When I became pregnant again, I was so extra careful with everything. For the last two months of my pregnancy, I was off work because I have a pretty physical job and my doctor didn’t want me there anymore. My legs were so swollen. Normally I’m into ropes and ties. We started doing more stuff with my husband just pinning my hands above my head so I could be released easily but still have the illusion of being restrained. I just wasn’t able to be put into a position for any length of time. I love choking, but that’s a definite no when you’re pregnant. I got more into the psychological aspect of having a hand on my chest during sex — just the presence, not the pressure. My orgasms were way less intense at the end, both while masturbating and having sex. But I still like to be intimate and sexual, so I was just giving a lot more assists in the third trimester. You know, licking balls, feeling balls, blowjobs.  

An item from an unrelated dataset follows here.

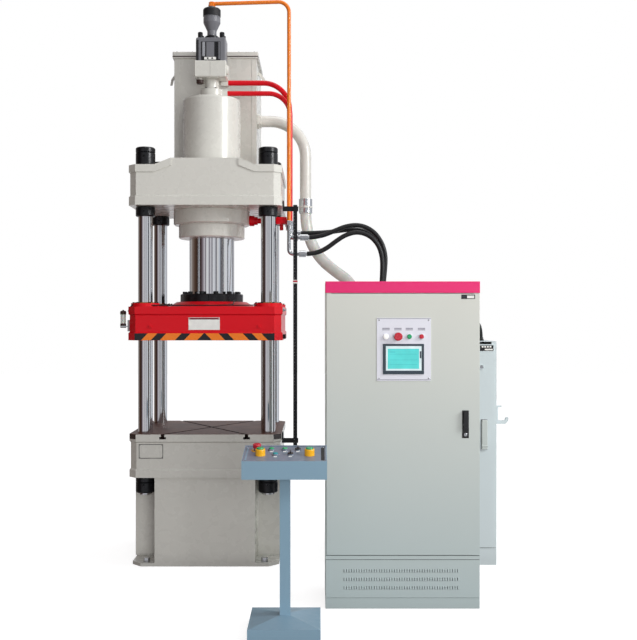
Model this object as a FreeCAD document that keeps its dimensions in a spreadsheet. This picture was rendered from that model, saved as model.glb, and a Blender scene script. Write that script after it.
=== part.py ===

When we were doing our silly porn tropes while I was pregnant, it became a bit of a challenge. I had to work to get into that a little more. It almost made me a little sad. It was so hot to think of myself as a cum dumpster before, but now I was like, It’s kind of sad that the character I made up is fucking their boss and their professor when they’re pregnant. 

I’ve always had decent-sized tits, and I’ve always liked getting titty-fucked. They got bigger, so it was even more fun. After I gave birth, I started to enjoy it more than I’ve ever enjoyed it before. When your milk comes in, your tits become real hard. When my husband fucked them, it was like a tit massage for me. It relieves so much of the pressure. I thought, This must have been why titty fucking was invented. I didn’t expect this, but it caused milk to squirt out of my nipples and create these puddles around my body. My husband told me, “I never thought it would be so hot seeing milk squirting out of your tits.” I want to make a video out of it because I feel like I’m going to miss it when I’m not breastfeeding anymore. It’s such a limited-time, special thing. If you were trying to fulfill that kink later, how would you do that? Impossible. ●

Interviews have been edited for clarity. 
*Names have been changed to protect their privacy.